Records with modeling code
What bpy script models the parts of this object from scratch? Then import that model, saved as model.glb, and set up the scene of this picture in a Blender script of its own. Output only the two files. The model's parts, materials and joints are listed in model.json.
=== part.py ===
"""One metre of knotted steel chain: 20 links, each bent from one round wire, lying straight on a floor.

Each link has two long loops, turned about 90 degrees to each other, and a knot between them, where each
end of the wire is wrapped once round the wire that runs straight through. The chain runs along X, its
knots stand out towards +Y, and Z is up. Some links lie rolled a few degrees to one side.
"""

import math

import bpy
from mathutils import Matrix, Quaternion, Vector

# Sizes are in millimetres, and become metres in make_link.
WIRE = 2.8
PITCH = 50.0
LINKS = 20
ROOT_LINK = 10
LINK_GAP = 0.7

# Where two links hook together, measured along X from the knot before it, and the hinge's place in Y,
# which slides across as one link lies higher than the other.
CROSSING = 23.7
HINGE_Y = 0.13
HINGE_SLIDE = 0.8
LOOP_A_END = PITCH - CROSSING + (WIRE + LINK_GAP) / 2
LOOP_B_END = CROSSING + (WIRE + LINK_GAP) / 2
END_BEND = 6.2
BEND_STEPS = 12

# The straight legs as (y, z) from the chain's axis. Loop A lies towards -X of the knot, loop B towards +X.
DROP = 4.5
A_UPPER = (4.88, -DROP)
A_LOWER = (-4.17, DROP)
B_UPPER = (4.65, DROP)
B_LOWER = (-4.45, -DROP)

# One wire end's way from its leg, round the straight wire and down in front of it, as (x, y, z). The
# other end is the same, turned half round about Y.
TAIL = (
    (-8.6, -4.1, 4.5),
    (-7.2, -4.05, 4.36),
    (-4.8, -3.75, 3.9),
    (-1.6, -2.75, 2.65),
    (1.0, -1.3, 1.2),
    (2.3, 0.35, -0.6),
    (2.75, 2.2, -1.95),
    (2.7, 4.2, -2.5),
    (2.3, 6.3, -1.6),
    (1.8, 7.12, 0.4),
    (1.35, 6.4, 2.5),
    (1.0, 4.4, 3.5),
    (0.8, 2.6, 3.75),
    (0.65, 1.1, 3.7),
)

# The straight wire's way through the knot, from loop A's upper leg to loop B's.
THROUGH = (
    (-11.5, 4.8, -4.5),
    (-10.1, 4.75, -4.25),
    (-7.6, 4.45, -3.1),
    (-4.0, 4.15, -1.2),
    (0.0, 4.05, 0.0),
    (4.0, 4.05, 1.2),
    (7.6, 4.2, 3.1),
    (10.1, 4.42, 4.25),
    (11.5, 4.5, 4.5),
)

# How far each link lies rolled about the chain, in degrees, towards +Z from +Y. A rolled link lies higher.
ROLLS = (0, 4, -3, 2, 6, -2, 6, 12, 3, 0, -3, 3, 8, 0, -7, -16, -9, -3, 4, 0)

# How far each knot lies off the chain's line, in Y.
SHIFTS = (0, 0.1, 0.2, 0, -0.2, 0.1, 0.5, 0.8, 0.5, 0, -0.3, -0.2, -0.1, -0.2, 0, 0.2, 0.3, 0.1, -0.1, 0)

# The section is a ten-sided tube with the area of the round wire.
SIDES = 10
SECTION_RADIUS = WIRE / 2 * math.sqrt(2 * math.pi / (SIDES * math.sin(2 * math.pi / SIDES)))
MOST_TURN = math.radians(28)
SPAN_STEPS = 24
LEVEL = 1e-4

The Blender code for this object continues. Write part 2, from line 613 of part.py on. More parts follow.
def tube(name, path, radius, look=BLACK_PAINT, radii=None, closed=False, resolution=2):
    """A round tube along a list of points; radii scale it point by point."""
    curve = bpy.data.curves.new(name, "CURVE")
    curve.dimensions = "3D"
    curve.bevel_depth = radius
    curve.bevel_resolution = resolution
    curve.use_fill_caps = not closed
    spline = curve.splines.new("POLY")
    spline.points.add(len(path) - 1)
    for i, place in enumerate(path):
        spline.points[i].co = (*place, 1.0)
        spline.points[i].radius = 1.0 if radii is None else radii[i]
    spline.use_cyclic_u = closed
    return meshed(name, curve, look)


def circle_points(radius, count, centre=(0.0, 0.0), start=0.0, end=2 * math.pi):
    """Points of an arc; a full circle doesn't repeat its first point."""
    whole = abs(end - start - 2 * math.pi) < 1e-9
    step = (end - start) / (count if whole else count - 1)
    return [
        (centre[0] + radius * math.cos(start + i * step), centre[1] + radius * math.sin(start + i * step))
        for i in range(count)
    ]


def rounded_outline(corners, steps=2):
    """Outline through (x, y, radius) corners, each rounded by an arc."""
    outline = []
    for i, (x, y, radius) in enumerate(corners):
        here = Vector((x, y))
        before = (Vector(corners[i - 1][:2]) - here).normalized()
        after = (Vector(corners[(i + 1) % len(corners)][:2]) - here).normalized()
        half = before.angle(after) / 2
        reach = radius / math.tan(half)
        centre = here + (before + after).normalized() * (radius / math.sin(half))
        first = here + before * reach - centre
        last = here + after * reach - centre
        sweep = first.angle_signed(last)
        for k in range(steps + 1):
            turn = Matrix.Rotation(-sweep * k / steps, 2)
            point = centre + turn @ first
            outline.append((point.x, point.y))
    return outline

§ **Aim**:
Exactly reproduce all of the entries above.

§ **Result for this task**:
What bpy script models the parts of this object from scratch? Then import that model, saved as model.glb, and set up the scene of this picture in a Blender script of its own. Output only the two files. The model's parts, materials and joints are listed in model.json.
=== part.py ===
"""One metre of knotted steel chain: 20 links, each bent from one round wire, lying straight on a floor.

Each link has two long loops, turned about 90 degrees to each other, and a knot between them, where each
end of the wire is wrapped once round the wire that runs straight through. The chain runs along X, its
knots stand out towards +Y, and Z is up. Some links lie rolled a few degrees to one side.
"""

import math

import bpy
from mathutils import Matrix, Quaternion, Vector

# Sizes are in millimetres, and become metres in make_link.
WIRE = 2.8
PITCH = 50.0
LINKS = 20
ROOT_LINK = 10
LINK_GAP = 0.7

# Where two links hook together, measured along X from the knot before it, and the hinge's place in Y,
# which slides across as one link lies higher than the other.
CROSSING = 23.7
HINGE_Y = 0.13
HINGE_SLIDE = 0.8
LOOP_A_END = PITCH - CROSSING + (WIRE + LINK_GAP) / 2
LOOP_B_END = CROSSING + (WIRE + LINK_GAP) / 2
END_BEND = 6.2
BEND_STEPS = 12

# The straight legs as (y, z) from the chain's axis. Loop A lies towards -X of the knot, loop B towards +X.
DROP = 4.5
A_UPPER = (4.88, -DROP)
A_LOWER = (-4.17, DROP)
B_UPPER = (4.65, DROP)
B_LOWER = (-4.45, -DROP)

# One wire end's way from its leg, round the straight wire and down in front of it, as (x, y, z). The
# other end is the same, turned half round about Y.
TAIL = (
    (-8.6, -4.1, 4.5),
    (-7.2, -4.05, 4.36),
    (-4.8, -3.75, 3.9),
    (-1.6, -2.75, 2.65),
    (1.0, -1.3, 1.2),
    (2.3, 0.35, -0.6),
    (2.75, 2.2, -1.95),
    (2.7, 4.2, -2.5),
    (2.3, 6.3, -1.6),
    (1.8, 7.12, 0.4),
    (1.35, 6.4, 2.5),
    (1.0, 4.4, 3.5),
    (0.8, 2.6, 3.75),
    (0.65, 1.1, 3.7),
)

# The straight wire's way through the knot, from loop A's upper leg to loop B's.
THROUGH = (
    (-11.5, 4.8, -4.5),
    (-10.1, 4.75, -4.25),
    (-7.6, 4.45, -3.1),
    (-4.0, 4.15, -1.2),
    (0.0, 4.05, 0.0),
    (4.0, 4.05, 1.2),
    (7.6, 4.2, 3.1),
    (10.1, 4.42, 4.25),
    (11.5, 4.5, 4.5),
)

# How far each link lies rolled about the chain, in degrees, towards +Z from +Y. A rolled link lies higher.
ROLLS = (0, 4, -3, 2, 6, -2, 6, 12, 3, 0, -3, 3, 8, 0, -7, -16, -9, -3, 4, 0)

# How far each knot lies off the chain's line, in Y.
SHIFTS = (0, 0.1, 0.2, 0, -0.2, 0.1, 0.5, 0.8, 0.5, 0, -0.3, -0.2, -0.1, -0.2, 0, 0.2, 0.3, 0.1, -0.1, 0)

# The section is a ten-sided tube with the area of the round wire.
SIDES = 10
SECTION_RADIUS = WIRE / 2 * math.sqrt(2 * math.pi / (SIDES * math.sin(2 * math.pi / SIDES)))
MOST_TURN = math.radians(28)
SPAN_STEPS = 24
LEVEL = 1e-4

The Blender code for this object continues. Write part 2, from line 613 of part.py on. More parts follow.
def tube(name, path, radius, look=BLACK_PAINT, radii=None, closed=False, resolution=2):
    """A round tube along a list of points; radii scale it point by point."""
    curve = bpy.data.curves.new(name, "CURVE")
    curve.dimensions = "3D"
    curve.bevel_depth = radius
    curve.bevel_resolution = resolution
    curve.use_fill_caps = not closed
    spline = curve.splines.new("POLY")
    spline.points.add(len(path) - 1)
    for i, place in enumerate(path):
        spline.points[i].co = (*place, 1.0)
        spline.points[i].radius = 1.0 if radii is None else radii[i]
    spline.use_cyclic_u = closed
    return meshed(name, curve, look)


def circle_points(radius, count, centre=(0.0, 0.0), start=0.0, end=2 * math.pi):
    """Points of an arc; a full circle doesn't repeat its first point."""
    whole = abs(end - start - 2 * math.pi) < 1e-9
    step = (end - start) / (count if whole else count - 1)
    return [
        (centre[0] + radius * math.cos(start + i * step), centre[1] + radius * math.sin(start + i * step))
        for i in range(count)
    ]


def rounded_outline(corners, steps=2):
    """Outline through (x, y, radius) corners, each rounded by an arc."""
    outline = []
    for i, (x, y, radius) in enumerate(corners):
        here = Vector((x, y))
        before = (Vector(corners[i - 1][:2]) - here).normalized()
        after = (Vector(corners[(i + 1) % len(corners)][:2]) - here).normalized()
        half = before.angle(after) / 2
        reach = radius / math.tan(half)
        centre = here + (before + after).normalized() * (radius / math.sin(half))
        first = here + before * reach - centre
        last = here + after * reach - centre
        sweep = first.angle_signed(last)
        for k in range(steps + 1):
            turn = Matrix.Rotation(-sweep * k / steps, 2)
            point = centre + turn @ first
            outline.append((point.x, point.y))
    return outline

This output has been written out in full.